Mr Papa Youga Dieng (Coordinateur IFADEM - Organisation Internationale de la Francophonie - OIF) agreed. He stressed the importance of the availability and adaptability of resources in the work of IFADEM. According to Dieng, OER are the leading resource in ensuring capacity building in stakeholders in languages other than in English. IFADEM works within 84 countries with Anglophone and Portuguese partners, on the common ground of humanist values. Although IFADEM has developed its own strategy on open and digital society, two main challenges remain - lack of resources and teachers' lack of materials and skills. To solve this, OER are helping by decreasing the cost of education. Dieng expressed four main angles of IFADEM's work with OER: politics and visibility, instrumentation, formation, and research and innovation.IFADEM has developed and organised training sessions, massive open online courses (MOOCs), websites, advocacy events, and long-term projects.
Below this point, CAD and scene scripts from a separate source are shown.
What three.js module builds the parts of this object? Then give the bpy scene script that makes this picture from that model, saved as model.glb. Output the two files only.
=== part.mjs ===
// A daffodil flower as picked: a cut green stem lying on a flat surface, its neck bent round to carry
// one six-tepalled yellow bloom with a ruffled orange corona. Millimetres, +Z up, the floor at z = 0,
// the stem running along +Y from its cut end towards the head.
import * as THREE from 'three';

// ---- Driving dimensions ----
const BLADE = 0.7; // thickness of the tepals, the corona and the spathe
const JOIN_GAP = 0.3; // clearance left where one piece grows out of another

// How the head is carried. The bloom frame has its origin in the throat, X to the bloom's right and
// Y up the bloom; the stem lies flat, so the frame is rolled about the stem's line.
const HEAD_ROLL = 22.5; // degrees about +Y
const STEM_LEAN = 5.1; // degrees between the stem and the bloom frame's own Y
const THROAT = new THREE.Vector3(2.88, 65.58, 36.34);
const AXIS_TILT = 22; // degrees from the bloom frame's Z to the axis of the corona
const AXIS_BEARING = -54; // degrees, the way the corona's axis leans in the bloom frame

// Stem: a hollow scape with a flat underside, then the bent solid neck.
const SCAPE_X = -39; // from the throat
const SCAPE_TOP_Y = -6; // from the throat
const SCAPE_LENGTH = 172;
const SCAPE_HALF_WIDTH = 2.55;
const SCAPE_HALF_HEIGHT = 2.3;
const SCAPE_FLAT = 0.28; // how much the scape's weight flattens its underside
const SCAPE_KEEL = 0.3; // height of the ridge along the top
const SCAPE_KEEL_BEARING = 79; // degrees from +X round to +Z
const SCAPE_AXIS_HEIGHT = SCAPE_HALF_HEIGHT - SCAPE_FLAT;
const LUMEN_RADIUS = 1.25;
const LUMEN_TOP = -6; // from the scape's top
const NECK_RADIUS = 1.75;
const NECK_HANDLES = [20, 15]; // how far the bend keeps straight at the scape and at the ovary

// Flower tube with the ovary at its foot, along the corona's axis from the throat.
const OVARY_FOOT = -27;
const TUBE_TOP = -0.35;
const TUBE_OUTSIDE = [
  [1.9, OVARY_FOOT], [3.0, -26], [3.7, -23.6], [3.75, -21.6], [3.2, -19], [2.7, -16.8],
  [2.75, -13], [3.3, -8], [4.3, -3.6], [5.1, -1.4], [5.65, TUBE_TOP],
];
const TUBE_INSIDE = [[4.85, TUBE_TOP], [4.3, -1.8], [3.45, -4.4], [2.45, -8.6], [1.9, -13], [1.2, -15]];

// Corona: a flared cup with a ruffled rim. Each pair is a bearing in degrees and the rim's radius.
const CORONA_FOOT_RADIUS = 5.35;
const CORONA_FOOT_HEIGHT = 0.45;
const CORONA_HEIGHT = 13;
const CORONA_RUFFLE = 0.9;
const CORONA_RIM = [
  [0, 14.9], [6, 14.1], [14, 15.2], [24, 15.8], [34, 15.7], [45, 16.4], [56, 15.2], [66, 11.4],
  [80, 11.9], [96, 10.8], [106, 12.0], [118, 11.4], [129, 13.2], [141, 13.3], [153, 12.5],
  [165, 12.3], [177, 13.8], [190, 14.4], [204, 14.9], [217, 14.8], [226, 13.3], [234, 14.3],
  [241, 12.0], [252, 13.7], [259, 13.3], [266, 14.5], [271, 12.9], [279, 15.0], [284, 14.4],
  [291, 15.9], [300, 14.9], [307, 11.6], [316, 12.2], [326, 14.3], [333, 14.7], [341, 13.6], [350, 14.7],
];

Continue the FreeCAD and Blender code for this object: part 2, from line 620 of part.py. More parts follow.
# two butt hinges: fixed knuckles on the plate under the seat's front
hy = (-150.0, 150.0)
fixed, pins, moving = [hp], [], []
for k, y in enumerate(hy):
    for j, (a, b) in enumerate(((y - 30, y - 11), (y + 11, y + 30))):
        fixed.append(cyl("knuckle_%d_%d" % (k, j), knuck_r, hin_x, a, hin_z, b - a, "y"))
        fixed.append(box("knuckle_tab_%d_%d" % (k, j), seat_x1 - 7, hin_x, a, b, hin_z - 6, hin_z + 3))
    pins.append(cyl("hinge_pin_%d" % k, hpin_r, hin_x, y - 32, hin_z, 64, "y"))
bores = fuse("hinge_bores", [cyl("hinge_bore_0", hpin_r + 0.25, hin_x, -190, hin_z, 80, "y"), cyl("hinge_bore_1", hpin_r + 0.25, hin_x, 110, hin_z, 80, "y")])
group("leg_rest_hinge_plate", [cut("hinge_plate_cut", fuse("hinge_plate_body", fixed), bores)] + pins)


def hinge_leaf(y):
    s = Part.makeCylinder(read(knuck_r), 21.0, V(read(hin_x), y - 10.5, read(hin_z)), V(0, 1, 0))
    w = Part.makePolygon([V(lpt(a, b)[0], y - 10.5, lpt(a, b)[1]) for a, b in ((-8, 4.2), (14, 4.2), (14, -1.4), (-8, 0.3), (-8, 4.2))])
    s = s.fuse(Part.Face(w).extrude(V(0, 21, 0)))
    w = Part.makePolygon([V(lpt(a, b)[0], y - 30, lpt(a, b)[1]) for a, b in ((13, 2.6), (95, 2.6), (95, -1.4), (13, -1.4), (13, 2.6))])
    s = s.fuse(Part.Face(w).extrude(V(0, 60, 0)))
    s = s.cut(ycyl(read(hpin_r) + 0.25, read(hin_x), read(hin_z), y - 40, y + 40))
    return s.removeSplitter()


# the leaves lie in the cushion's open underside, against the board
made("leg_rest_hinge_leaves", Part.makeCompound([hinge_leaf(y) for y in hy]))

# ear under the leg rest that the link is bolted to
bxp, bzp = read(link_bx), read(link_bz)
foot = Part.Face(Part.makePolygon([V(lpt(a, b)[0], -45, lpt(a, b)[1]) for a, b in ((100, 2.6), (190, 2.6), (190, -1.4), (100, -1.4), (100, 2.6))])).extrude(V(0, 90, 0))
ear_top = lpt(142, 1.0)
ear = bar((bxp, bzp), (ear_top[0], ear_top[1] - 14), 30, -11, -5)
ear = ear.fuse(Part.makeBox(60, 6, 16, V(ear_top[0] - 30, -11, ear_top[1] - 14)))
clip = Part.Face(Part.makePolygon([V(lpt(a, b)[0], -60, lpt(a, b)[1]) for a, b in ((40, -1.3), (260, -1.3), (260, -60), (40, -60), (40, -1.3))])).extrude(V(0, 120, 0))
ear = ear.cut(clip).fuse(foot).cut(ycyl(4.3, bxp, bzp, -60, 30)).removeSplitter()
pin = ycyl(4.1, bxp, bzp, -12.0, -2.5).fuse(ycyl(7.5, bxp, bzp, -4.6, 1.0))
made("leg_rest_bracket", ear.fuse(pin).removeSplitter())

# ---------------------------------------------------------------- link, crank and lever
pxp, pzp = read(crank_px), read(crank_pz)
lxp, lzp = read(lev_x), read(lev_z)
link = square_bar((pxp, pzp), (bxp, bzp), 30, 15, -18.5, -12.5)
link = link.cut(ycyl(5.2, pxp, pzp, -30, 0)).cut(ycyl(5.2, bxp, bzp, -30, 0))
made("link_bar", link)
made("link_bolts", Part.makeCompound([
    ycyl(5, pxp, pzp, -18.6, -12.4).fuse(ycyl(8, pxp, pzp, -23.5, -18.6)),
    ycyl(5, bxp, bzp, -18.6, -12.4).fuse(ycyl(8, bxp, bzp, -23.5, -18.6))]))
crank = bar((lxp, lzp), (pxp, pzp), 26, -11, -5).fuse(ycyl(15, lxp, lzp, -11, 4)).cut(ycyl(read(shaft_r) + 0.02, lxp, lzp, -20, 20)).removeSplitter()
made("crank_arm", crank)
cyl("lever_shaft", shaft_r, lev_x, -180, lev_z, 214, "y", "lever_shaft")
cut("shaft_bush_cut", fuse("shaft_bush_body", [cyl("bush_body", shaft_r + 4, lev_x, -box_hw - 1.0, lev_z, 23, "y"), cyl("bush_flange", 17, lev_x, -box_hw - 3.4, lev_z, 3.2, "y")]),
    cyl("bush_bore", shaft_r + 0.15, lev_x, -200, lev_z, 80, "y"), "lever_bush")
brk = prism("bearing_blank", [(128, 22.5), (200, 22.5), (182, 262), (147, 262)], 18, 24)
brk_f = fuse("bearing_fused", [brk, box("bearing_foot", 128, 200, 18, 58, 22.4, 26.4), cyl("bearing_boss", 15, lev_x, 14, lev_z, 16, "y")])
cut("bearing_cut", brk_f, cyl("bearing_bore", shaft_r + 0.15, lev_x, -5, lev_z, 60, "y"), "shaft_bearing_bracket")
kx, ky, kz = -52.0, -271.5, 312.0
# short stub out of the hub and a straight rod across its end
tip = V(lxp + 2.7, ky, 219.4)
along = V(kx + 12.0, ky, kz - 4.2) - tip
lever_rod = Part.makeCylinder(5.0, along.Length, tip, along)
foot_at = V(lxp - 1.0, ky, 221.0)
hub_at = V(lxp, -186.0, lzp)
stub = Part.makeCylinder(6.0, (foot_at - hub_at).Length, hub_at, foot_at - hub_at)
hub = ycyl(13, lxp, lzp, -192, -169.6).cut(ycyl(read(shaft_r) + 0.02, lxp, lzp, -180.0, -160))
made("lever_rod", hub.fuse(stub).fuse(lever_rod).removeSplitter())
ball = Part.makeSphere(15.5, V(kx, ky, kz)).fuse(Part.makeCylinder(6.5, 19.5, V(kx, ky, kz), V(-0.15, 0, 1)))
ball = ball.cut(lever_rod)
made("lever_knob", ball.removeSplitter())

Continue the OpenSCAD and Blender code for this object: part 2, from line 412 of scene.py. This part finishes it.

The main points by Mr Raymond Morel (International Federation for Information Processing - IFIP, Switzerland) were human digital rights and responsibility. Morel warned that the international dialogue on education and development has not changed significantly. He explained his role as one of the pioneers in advocating for the topic of knowledge and societies, recalling a conference three decades ago in which governments took part. The world and our livelihoods have changed due to technological progress, but the main points of the conference then remain the same as those being discussed today. According to Morel, traditional models of teaching and working are linear and stuck in the past. At the same time, technology has made everything exponential. Young people are being educated for the future with tools of the present and guidance models from the past. OER bring the needed disruption and can bridge the educational gap.